A reforma do Ministério e as crises políticas
Jornal do Brasil, 20/01/12
A reforma do Ministério e as crises políticas
Por Mauro Santayana
Getúlio Vargas, que, além de seu reconhecido patriotismo, se associou ao exercício do poder executivo como nenhum outro governante brasileiro, via seus auxiliares com ceticismo sábio. Raramente os elogiava, a não ser em situações pontuais, se isso era de interesse político ou administrativo. Sua máxima é conhecida: todo ministério é um ministério de experiência. Os ministros serviam, enquanto bem serviam ao país, em seu critério de chefe. Quando não serviam, individualmente ou em bloco, substituía-os, sem grandes dramas, a não ser para alguns dos dispensados. Como se sabe, o poder é como o amor: dele ninguém se liberta sem algum sofrimento.
Ninguém consegue governar só, nem mesmo os déspotas mais audazes. Nos sistemas democráticos, ou que assim se identificam, os chefes governam com facções políticas. Essas facções – e sempre foi assim – poucas vezes se formam a partir de escolhas ideológicas sinceras. Organizam-se a partir de razões objetivas, como os interesses econômicos e corporativos, e de sentimentos subjetivos, como os da amizade e do carisma de seus líderes.
Há, no entanto, os casos, freqüentes na História, de psicopatia política. Alguns gravíssimos, como os de Nero, Calígula, Hitler e Franco; outros ridículos, além de criminosos, como os de Mussolini, Berlusconi, Salazar e os vizinhos Somoza, Pinochet, Stroessner e Trujillo. Isso sem falar em nossa própria realidade, com Médici, Collor e Jânio Quadros. Mas, nem mesmo Filippo Maria Visconti – o cruel Duque de Milão, tirano em estado puro, como o definiu Elias Cannetti – governava só. Ele, que exerceu o poder de 1412 a 1447, para manter o ducado íntegro, dependeu de seu chefe militar Francesco Sforza, de quem fez genro e sucessor.

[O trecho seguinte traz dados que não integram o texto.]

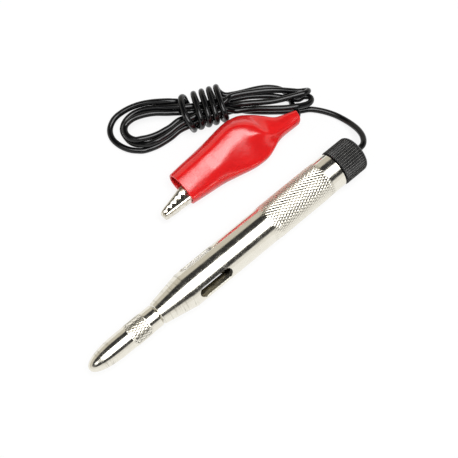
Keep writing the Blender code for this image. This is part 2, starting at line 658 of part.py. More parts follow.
def make_terminal():
    start = CONTACT_REAR + FIT_GAP + SPRING_WIRE_RADIUS
    end = TERMINAL_FLANGE_FRONT - FIT_GAP - SPRING_WIRE_RADIUS
    per_turn = 10
    points = []
    for step in range(SPRING_TURNS * per_turn + 1):
        share = step / (SPRING_TURNS * per_turn)
        angle = 2 * math.pi * step / per_turn
        radius = SPRING_FRONT_RADIUS + (SPRING_REAR_RADIUS - SPRING_FRONT_RADIUS) * share
        points.append((radius * math.cos(angle), radius * math.sin(angle), start + (end - start) * share))
    wire("contact_spring", points, SPRING_WIRE_RADIUS, PEN_AXIS, "steel")
    boss_radius = SPRING_REAR_RADIUS - SPRING_WIRE_RADIUS - 2 * FIT_GAP
    turned("wire_terminal", [
        (CUP_REAR, CUP_BORE_RADIUS), (CUP_REAR, CUP_RADIUS),
        (TERMINAL_FLANGE_REAR, CUP_RADIUS), (TERMINAL_FLANGE_REAR, TERMINAL_FLANGE_RADIUS),
        (TERMINAL_FLANGE_FRONT, TERMINAL_FLANGE_RADIUS), (TERMINAL_FLANGE_FRONT, boss_radius),
        (TERMINAL_FLANGE_FRONT - TERMINAL_BOSS_LENGTH, boss_radius),
        (TERMINAL_FLANGE_FRONT - TERMINAL_BOSS_LENGTH, 0),
        (TERMINAL_FLANGE_REAR + FIT_GAP, 0), (TERMINAL_FLANGE_REAR + FIT_GAP, CUP_BORE_RADIUS),
    ], PEN_AXIS, "brass")


def make_end_cap():
    edge = []
    for step in range(4):
        angle = math.radians(90) * step / 3
        edge.append((PEN_REAR - END_CAP_EDGE_RADIUS * (1 - math.cos(angle)),
                     END_CAP_RADIUS - END_CAP_EDGE_RADIUS * (1 - math.sin(angle))))
    cap = turned("end_cap", [
        (PEN_REAR, 0), *edge,
        (END_CAP_FRONT, END_CAP_RADIUS), (END_CAP_FRONT, PLUG_RADIUS),
        (PLUG_FRONT, PLUG_RADIUS), (PLUG_FRONT, 0),
    ], END_CAP_AXIS, "black plastic", steps=2 * RIB_COUNT)
    cap = as_mesh_object(cap)
    rib_top = PEN_REAR - END_CAP_EDGE_RADIUS / 4
    for corner in cap.data.vertices:
        column = round(math.atan2(corner.co.y, corner.co.x) / (math.pi / RIB_COUNT))
        on_side = corner.co.xy.length > PLUG_RADIUS + MERGE and corner.co.z < rib_top
        if on_side and column % 2:
            corner.co.xy = corner.co.xy.normalized() * (corner.co.xy.length - RIB_DEPTH)
    hole = turned("end_cap_hole", [
        (PEN_REAR + FIT_GAP, 0),
        (PEN_REAR + FIT_GAP, CORD_HOLE_RADIUS),
        (CUP_REAR + FIT_GAP, CORD_HOLE_RADIUS),
        (CUP_REAR + FIT_GAP, CUP_RADIUS + FIT_GAP),
        (PLUG_FRONT - FIT_GAP, CUP_RADIUS + FIT_GAP),
        (PLUG_FRONT - FIT_GAP, 0),
    ], END_CAP_AXIS, None)
    cut(cap, hole)
    smooth_rounds(cap.data)


def between(table, place):
    """Reads a table of (place, value) pairs, straight between its rows."""
    if place <= table[0][0]:
        return table[0][1]
    for (low, first), (high, second) in zip(table, table[1:]):
        if place <= high:
            return first + (second - first) * (place - low) / (high - low)
    return table[-1][1]


def jaw_stations():
    """Places along a jaw, with the tooth row's tips and valleys half a pitch apart."""
    teeth = []
    count = round((TOOTH_ROW_END - TOOTH_ROW_START) / (TOOTH_PITCH / 2))
    for index in range(count + 1):
        teeth.append((TOOTH_ROW_START + index * TOOTH_PITCH / 2, 1 if index % 2 else -1))
    front = [(-JAW_FRONT, 0), ((-JAW_FRONT + TOOTH_ROW_START) / 2, 0)]
    ear = EAR_HALF_LENGTH
    middle = [(TOOTH_ROW_END / 2 - ear / 2, 0), (-ear * 1.5, 0), (-ear, 0), (0, 0), (ear, 0), (ear * 1.5, 0)]
    tail_start = ear * 2.5
    tail = [(tail_start + (JAW_REAR - tail_start) * share, 0) for share in (0, 0.2, 0.4, 0.6, 0.8, 0.94, 1)]
    return front + teeth + middle + tail


def make_jaw(name, side, ear_half_width):
    """A jaw folded from sheet: a back, two walls with teeth, ears at the rivet and a tail.

    The jaw on side 1 has its back on the clip's left, and its tooth tips meet the other's valleys.
    """
    half_widths = [(-JAW_FRONT, TIP_HALF_WIDTH * TIP_END_SHARE),
                   (-JAW_FRONT + SHEET, TIP_HALF_WIDTH * TIP_SHOULDER_SHARE),
                   (-JAW_FRONT + 2 * SHEET, TIP_HALF_WIDTH), (-1.5 * EAR_HALF_LENGTH, ear_half_width),
                   (1.5 * EAR_HALF_LENGTH, ear_half_width), (4 * EAR_HALF_LENGTH, TAIL_HALF_WIDTH),
                   (JAW_REAR - 2 * SHEET, TAIL_HALF_WIDTH), (JAW_REAR, TAIL_HALF_WIDTH * HEAD_TAPER)]
    shape = bmesh.new()
    rows = []
    for place, tooth in jaw_stations():
        back = between(JAW_SPREAD, place)
        width = between(half_widths, place)
        if abs(place) <= EAR_HALF_LENGTH:
            edge = -EAR_REACH
        elif place > EAR_HALF_LENGTH:
            edge = back - TAIL_WALL
        elif tooth:
            edge = (FIT_GAP + side * tooth * TOOTH_DEPTH) / 2
        else:
            edge = FIT_GAP / 2
        bend = min(JAW_BEND_RADIUS, 0.45 * (back - edge), 0.45 * width)
        corner = bend * (1 - math.cos(math.radians(45)))
        half = [(edge, width), (back - bend, width), (back - corner, width - corner), (back, width - bend)]
        section = half + [(y, -z) for y, z in reversed(half)]
        rows.append([shape.verts.new((place, side * y, z)) for y, z in section])
    for first, second in zip(rows, rows[1:]):
        for index in range(len(first) - 1):
            corners = (first[index], second[index], second[index + 1], first[index + 1])
            shape.faces.new(corners if side > 0 else corners[::-1])
    mesh = bpy.data.meshes.new(name)
    shape.to_mesh(mesh)
    shape.free()
    jaw = add_object(name, mesh, CLIP_AXIS, "nickel")
    sheet = jaw.modifiers.new("sheet", "SOLIDIFY")
    sheet.thickness = SHEET
    sheet.offset = -1
    sheet.use_even_offset = True
    rivet_hole = turned(name + "_rivet_hole", [
        (2 * OUTER_HALF_WIDTH, 0), (2 * OUTER_HALF_WIDTH, RIVET_RADIUS + FIT_GAP),
        (-2 * OUTER_HALF_WIDTH, RIVET_RADIUS + FIT_GAP), (-2 * OUTER_HALF_WIDTH, 0),
    ], CLIP_AXIS, None, steps=16)
    cut(jaw, rivet_hole)
    smooth_rounds(mesh)
    return jaw


def make_clip():
    make_jaw("moving_jaw", 1, OUTER_HALF_WIDTH)
    fixed = make_jaw("fixed_jaw", -1, INNER_HALF_WIDTH)
    top = OUTER_HALF_WIDTH + FIT_GAP
    end = top + RIVET_HEAD_LENGTH
    turned("clip_rivet", [
        (end, 0), (end, RIVET_HEAD_RADIUS * HEAD_TAPER), (top, RIVET_HEAD_RADIUS), (top, RIVET_RADIUS),
        (-top, RIVET_RADIUS), (-top, RIVET_HEAD_RADIUS), (-end, RIVET_HEAD_RADIUS * HEAD_TAPER), (-end, 0),
    ], CLIP_AXIS, "nickel", steps=16)

    pitch = 2 * CLIP_SPRING_WIRE_RADIUS + FIT_GAP
    leg_side = between(JAW_SPREAD, CLIP_SPRING_LEG) - SHEET - FIT_GAP - CLIP_SPRING_WIRE_RADIUS
    lean = math.atan2(leg_side - CLIP_SPRING_RADIUS, CLIP_SPRING_LEG)
    start_angle = -math.pi / 2 - lean
    sweep = -(math.pi - 2 * lean) - 2 * math.pi * CLIP_SPRING_TURNS
    steps = 12 * (CLIP_SPRING_TURNS + 1)
    height = pitch * abs(sweep) / (2 * math.pi)
    coil = []
    for step in range(steps + 1):
        angle = start_angle + sweep * step / steps
        coil.append((CLIP_SPRING_RADIUS * math.cos(angle), CLIP_SPRING_RADIUS * math.sin(angle),
                     height * (step / steps - 0.5)))
    wire("clip_spring", [(CLIP_SPRING_LEG, -leg_side, -height / 2), *coil,
                         (CLIP_SPRING_LEG, leg_side, height / 2)],
         CLIP_SPRING_WIRE_RADIUS, CLIP_AXIS, "steel")

    tail_back = between(JAW_SPREAD, SCREW_PLACE)
    strands_top = abs(STRANDS_ROUTE[-1][1]) - STRANDS_RADIUS
    head_under = strands_top - FIT_GAP
    screw_axis = add_empty("screw_axis", (SCREW_PLACE, 0, 0), (math.radians(90), 0, 0))
    screw_axis.parent = CLIP_AXIS
    screw = turned("clip_screw", [
        (head_under + SCREW_LENGTH, 0), (head_under + SCREW_LENGTH, SCREW_RADIUS),
        (head_under, SCREW_RADIUS), (head_under, SCREW_HEAD_RADIUS),
        (head_under - SCREW_HEAD_LENGTH, SCREW_HEAD_RADIUS), (head_under - SCREW_HEAD_LENGTH, 0),
    ], screw_axis, "steel", steps=16)
    bpy.ops.mesh.primitive_cube_add(size=1)
    slot = bpy.context.object
    slot.name = "screw_slot"
    slot.parent = screw_axis
    slot.location = (0, 0, head_under - SCREW_HEAD_LENGTH)
    slot.scale = (SCREW_SLOT, 3 * SCREW_HEAD_RADIUS, 2 * SCREW_SLOT)
    for collection in list(slot.users_collection):
        collection.objects.unlink(slot)
    CUTTERS.objects.link(slot)
    slot.hide_render = True
    slot.display_type = "WIRE"
    cut(screw, slot)
    hole = turned("screw_hole", [
        (tail_back + SHEET, 0), (tail_back + SHEET, SCREW_RADIUS + FIT_GAP),
        (tail_back - 2 * SHEET, SCREW_RADIUS + FIT_GAP), (tail_back - 2 * SHEET, 0),
    ], screw_axis, None, steps=16)
    cut(fixed, hole)


def make_boot():
    """The soft sleeve over the clip: one skin through its sections, open at the mouth and at the neck."""
    shape = bmesh.new()
    rings = []
    for place, left, right, half_height in BOOT_SECTIONS:
        middle, half_width = (left + right) / 2, (left - right) / 2
        ring = []
        for index in range(BOOT_SIDES):
            angle = 2 * math.pi * index / BOOT_SIDES
            across, up = math.cos(angle), math.sin(angle)
            total = abs(across) ** BOOT_SQUARENESS + abs(up) ** BOOT_SQUARENESS
            reach = total ** (-1 / BOOT_SQUARENESS)
            corner = (place, middle + half_width * across * reach, half_height * up * reach)
            ring.append(shape.verts.new(corner))
        rings.append(ring)
    for first, second in zip(rings, rings[1:]):
        for index in range(BOOT_SIDES):
            after = (index + 1) % BOOT_SIDES
            shape.faces.new((first[index], first[after], second[after], second[index]))
    mesh = bpy.data.meshes.new("clip_boot")
    shape.to_mesh(mesh)
    shape.free()
    boot = add_object("clip_boot", mesh, CLIP_AXIS, "red vinyl")
    skin = boot.modifiers.new("skin", "SOLIDIFY")
    skin.thickness = BOOT_SKIN
    skin.offset = -1
    skin.use_even_offset = True
    smooth_rounds(mesh)


def make_cord():
    exit_x = PEN_REAR + FIT_GAP
    inside = [Vector((place, 0, AXIS_HEIGHT)) for place in (CORD_START, (CORD_START + exit_x) / 2)]
    outside = smooth_route([(exit_x, 0, AXIS_HEIGHT), *LEAD_ROUTE], CORD_POINT_SPACING)
    wire("lead_cord", [*inside, *outside], CORD_RADIUS, None, "cord jacket")

    bpy.context.view_layer.update()
    in_boot = [CLIP_AXIS.matrix_world @ Vector(point) for point in TAIL_IN_BOOT]
    tail = smooth_route([*in_boot, TAIL_END], CORD_POINT_SPACING)
    wire("tail_cord", tail, CORD_RADIUS, None, "cord jacket")
    wire("wire_strands", STRANDS_ROUTE, STRANDS_RADIUS, CLIP_AXIS, "copper")

    outlines = [closed_smooth(HANK_OUTLINE, 3 * MM), closed_smooth(LOOP_HOLE, 3 * MM)]
    hank = plate("cord_hank", outlines, HANK_HEIGHT, None, "cord jacket")
    hank.location.z = HANK_HEIGHT / 2
    ring = plate("hank_tie", [round_ended(2 * TIE_HALF_WIDTH, TIE_HEIGHT)], TIE_LENGTH, None, None)
    ring.location = (*TIE_CENTRE, TIE_HEIGHT / 2)
    ring.rotation_euler = (math.radians(90), 0, TIE_ANGLE)
    cut(hank, ring, "UNION")


def main():
    make_tip_cap()
    make_barrel()
    make_needle()
    make_bulb()
    make_terminal()
    make_end_cap()
    make_clip()
    make_boot()
    make_cord()


main()
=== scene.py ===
"""Looks for the circuit test light: its finishes, knurls, soft boot and cord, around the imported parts.

The pen lies along X with its needle end at -X. The clip and the wound cord lie on the table beside it.
Lengths are in metres, and MM turns millimetres into metres.
"""
import math

import bmesh
import bpy
import numpy as np
from mathutils import Matrix, Vector


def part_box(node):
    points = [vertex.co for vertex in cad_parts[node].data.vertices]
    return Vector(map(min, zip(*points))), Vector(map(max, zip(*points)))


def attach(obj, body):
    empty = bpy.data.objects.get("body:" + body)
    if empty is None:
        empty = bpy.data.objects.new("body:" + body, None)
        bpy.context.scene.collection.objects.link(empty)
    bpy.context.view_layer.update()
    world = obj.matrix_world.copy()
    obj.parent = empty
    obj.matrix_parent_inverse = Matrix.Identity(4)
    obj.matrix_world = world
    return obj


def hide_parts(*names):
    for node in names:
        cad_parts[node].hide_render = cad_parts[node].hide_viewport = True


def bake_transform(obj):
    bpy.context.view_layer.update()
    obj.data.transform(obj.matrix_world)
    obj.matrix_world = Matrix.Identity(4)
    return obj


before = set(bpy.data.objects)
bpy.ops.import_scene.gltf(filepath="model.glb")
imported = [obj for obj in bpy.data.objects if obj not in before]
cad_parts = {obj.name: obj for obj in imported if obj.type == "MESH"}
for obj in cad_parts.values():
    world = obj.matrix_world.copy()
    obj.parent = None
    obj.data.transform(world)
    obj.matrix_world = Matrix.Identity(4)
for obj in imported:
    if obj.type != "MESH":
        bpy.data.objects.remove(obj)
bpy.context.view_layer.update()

MM = 0.001


def metres(rows):
    """A table of millimetres, in metres."""
    return [tuple(value * MM for value in row) for row in rows]


# The camera stands where the photograph was taken from.
PHOTO_PIXELS = 458
FOCAL_PIXELS = 1000
SENSOR_WIDTH = 36.0
CAMERA_TARGET = Vector((5.7 * MM, 6.6 * MM, 6.2 * MM))
CAMERA_DISTANCE = 312 * MM
CAMERA_NEAR = 10 * MM
CAMERA_AZIMUTH = math.radians(-41)
CAMERA_ELEVATION = math.radians(68.9)

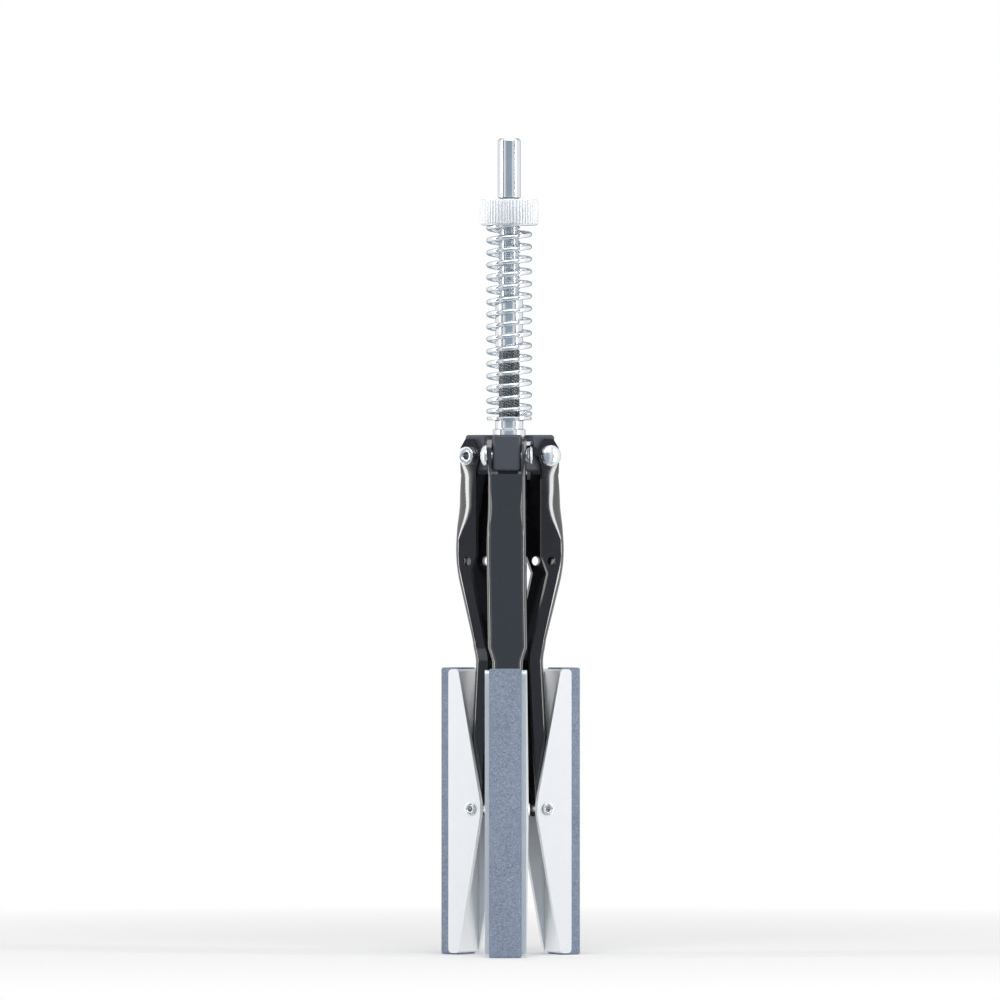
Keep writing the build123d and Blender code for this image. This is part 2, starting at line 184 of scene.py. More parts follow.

Os historiadores e analistas das causas e razões do poder se dividem na dúvida permanente: governar é ciência ou arte? Mesmo os chefes mais intuitivos dependem de um mínimo de conhecimento para o exercício do poder. Os governantes devem saber mandar. Tancredo recomendava aos seus auxiliares pensar antes de dar uma ordem. Deveriam estar certos de que a ela seria cumprida, ou seja, de que o subordinado teria condições de executar bem a missão. Saber mandar é saber escolher – mas nem sempre o chefe de governo tem a possibilidade de nomear a pessoa certa para os cargos. Daí o conselho de Vargas: todo ministro vive uma situação precária em seu cargo, uma vez que são demissíveis ad-nutum.
Discutir, nesse momento de nossa estação histórica, o desconforto da presidente da República em negociar com um parlamento eclético e, em grande parcela, alheio aos interesses do povo brasileiro, é ocioso. Ela só pode administrar a circunstância que seus antecessores lhe legaram. E isso, queiram ou não os seus opositores atropelados pela realidade, ela vem fazendo com êxito, dentro dos limites do possível.
Muitos contestam a substituição de tantos ministros que, acusados de corrupção, não puderam, ou não quiseram, defender-se convincentemente dos erros que lhes atribuíam. Esquecem-se de que, mesmo com os escolhos de uma coligação política quase teratológica, ela construiu o governo mediante as consultas com suas bases parlamentares e líderes políticos aptos a recomendar os titulares do Ministério. Tratava-se, como todos os outros, de um ministério de experiência. Nas últimas semanas, antes da reforma recomendada pelo calendário eleitoral, ela pôde reunir informações e confrontá-las com as razões de Estado e suas próprias razões, a fim de reorganizar o Ministério. Que será, sempre como recomenda a inteligência política, de experiência, passível de ser substituído, no todo ou em parte, e em qualquer momento, de acordo com as circunstâncias.